* Set problem: Look through the material below and copy exactly the lines from the line with "top_shell();" to the line with "obj.parent = None", those two lines included.

* Raw data:
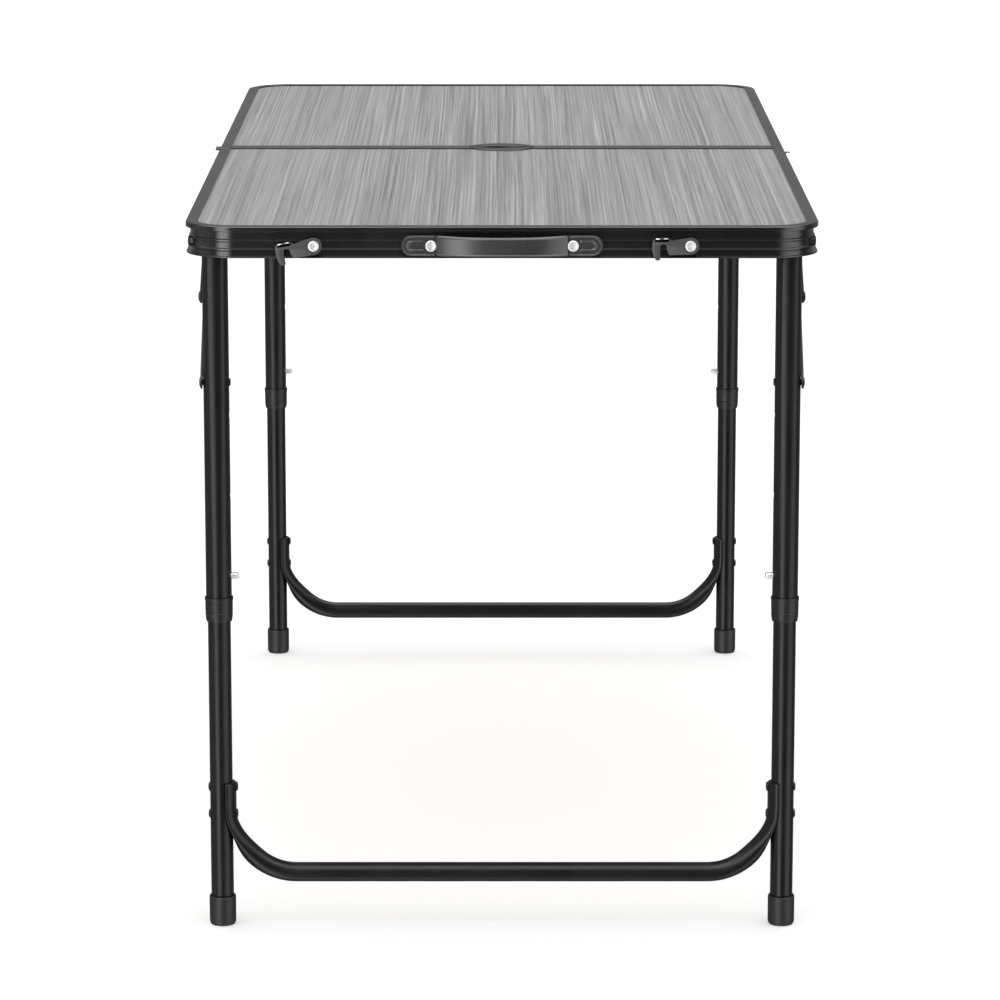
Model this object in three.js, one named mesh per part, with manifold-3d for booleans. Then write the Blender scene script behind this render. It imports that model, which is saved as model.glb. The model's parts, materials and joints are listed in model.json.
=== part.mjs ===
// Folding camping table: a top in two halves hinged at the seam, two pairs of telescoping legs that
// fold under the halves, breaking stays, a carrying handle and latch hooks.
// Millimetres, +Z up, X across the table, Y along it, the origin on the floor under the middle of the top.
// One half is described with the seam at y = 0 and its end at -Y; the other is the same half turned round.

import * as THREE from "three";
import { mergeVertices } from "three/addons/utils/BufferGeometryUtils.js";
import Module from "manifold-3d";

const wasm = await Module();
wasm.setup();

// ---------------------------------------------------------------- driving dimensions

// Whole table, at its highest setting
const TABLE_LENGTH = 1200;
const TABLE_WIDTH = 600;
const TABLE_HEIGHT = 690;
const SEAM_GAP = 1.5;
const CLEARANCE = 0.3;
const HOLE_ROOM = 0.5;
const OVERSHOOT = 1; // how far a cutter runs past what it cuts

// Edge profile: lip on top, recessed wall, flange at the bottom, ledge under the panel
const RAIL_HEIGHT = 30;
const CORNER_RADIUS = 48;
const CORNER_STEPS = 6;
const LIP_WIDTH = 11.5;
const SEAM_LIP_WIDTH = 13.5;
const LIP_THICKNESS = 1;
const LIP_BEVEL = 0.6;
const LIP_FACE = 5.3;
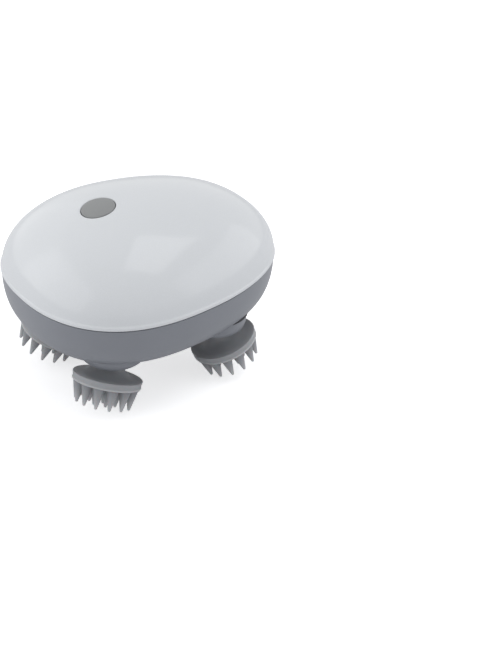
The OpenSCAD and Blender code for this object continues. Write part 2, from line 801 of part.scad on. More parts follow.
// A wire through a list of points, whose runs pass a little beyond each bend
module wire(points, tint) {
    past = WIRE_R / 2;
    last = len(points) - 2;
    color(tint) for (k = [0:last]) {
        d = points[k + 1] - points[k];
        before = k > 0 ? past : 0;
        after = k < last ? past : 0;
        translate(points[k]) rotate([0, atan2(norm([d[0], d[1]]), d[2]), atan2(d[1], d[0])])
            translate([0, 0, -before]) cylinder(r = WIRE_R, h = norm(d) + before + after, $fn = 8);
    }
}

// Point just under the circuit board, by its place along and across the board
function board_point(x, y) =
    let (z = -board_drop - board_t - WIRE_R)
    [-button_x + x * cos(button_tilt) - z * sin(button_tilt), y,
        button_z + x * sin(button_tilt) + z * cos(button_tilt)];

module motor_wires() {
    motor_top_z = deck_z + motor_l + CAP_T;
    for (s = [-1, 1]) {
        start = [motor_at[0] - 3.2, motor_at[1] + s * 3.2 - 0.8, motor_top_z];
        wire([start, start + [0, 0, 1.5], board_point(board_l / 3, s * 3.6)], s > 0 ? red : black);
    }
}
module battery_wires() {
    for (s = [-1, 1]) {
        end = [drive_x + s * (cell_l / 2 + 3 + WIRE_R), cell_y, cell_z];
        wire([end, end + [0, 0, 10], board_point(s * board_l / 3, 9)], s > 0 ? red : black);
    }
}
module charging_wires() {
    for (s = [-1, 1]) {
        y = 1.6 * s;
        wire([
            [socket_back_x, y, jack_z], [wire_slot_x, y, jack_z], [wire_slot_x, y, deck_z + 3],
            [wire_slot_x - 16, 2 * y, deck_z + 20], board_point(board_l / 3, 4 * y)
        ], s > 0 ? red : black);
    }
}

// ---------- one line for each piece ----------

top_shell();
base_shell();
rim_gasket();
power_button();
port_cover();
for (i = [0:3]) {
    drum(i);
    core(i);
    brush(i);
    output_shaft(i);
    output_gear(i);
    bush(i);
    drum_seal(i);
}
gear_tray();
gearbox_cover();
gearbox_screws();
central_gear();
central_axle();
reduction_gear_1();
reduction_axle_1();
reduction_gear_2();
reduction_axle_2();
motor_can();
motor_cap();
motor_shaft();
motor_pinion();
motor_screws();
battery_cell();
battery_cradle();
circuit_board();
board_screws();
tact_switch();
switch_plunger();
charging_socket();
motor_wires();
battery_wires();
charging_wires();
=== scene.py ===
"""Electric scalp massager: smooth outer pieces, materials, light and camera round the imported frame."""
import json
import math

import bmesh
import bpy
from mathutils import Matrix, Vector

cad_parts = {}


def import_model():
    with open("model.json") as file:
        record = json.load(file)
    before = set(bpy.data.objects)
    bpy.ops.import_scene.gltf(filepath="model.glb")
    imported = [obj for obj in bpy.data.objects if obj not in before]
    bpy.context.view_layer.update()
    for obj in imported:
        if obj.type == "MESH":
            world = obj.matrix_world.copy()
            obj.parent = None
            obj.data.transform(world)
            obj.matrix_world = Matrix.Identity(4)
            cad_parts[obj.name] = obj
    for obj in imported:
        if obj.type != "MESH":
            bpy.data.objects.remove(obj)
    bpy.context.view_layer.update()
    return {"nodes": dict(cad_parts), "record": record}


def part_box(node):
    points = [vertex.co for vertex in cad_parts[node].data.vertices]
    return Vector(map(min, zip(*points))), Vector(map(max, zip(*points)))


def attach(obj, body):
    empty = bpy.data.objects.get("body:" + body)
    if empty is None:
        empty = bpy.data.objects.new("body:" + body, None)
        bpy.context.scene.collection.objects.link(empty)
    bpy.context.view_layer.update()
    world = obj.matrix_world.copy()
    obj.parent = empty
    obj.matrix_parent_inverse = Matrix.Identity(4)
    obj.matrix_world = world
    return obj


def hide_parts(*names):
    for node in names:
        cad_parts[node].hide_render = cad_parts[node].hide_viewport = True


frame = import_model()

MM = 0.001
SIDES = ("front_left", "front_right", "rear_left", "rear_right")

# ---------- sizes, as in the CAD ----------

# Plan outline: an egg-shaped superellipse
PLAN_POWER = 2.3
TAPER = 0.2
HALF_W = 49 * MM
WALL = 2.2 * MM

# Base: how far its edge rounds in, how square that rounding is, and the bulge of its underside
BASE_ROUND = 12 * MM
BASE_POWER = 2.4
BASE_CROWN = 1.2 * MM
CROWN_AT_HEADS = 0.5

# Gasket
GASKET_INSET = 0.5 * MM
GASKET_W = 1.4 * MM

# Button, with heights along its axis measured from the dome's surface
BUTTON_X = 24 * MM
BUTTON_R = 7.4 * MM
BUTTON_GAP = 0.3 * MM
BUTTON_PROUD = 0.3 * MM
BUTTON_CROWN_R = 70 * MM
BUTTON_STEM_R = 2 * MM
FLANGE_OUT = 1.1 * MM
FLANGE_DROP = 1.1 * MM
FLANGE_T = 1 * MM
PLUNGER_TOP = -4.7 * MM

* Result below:
top_shell();
base_shell();
rim_gasket();
power_button();
port_cover();
for (i = [0:3]) {
    drum(i);
    core(i);
    brush(i);
    output_shaft(i);
    output_gear(i);
    bush(i);
    drum_seal(i);
}
gear_tray();
gearbox_cover();
gearbox_screws();
central_gear();
central_axle();
reduction_gear_1();
reduction_axle_1();
reduction_gear_2();
reduction_axle_2();
motor_can();
motor_cap();
motor_shaft();
motor_pinion();
motor_screws();
battery_cell();
battery_cradle();
circuit_board();
board_screws();
tact_switch();
switch_plunger();
charging_socket();
motor_wires();
battery_wires();
charging_wires();
=== scene.py ===
"""Electric scalp massager: smooth outer pieces, materials, light and camera round the imported frame."""
import json
import math

import bmesh
import bpy
from mathutils import Matrix, Vector

cad_parts = {}


def import_model():
    with open("model.json") as file:
        record = json.load(file)
    before = set(bpy.data.objects)
    bpy.ops.import_scene.gltf(filepath="model.glb")
    imported = [obj for obj in bpy.data.objects if obj not in before]
    bpy.context.view_layer.update()
    for obj in imported:
        if obj.type == "MESH":
            world = obj.matrix_world.copy()
            obj.parent = None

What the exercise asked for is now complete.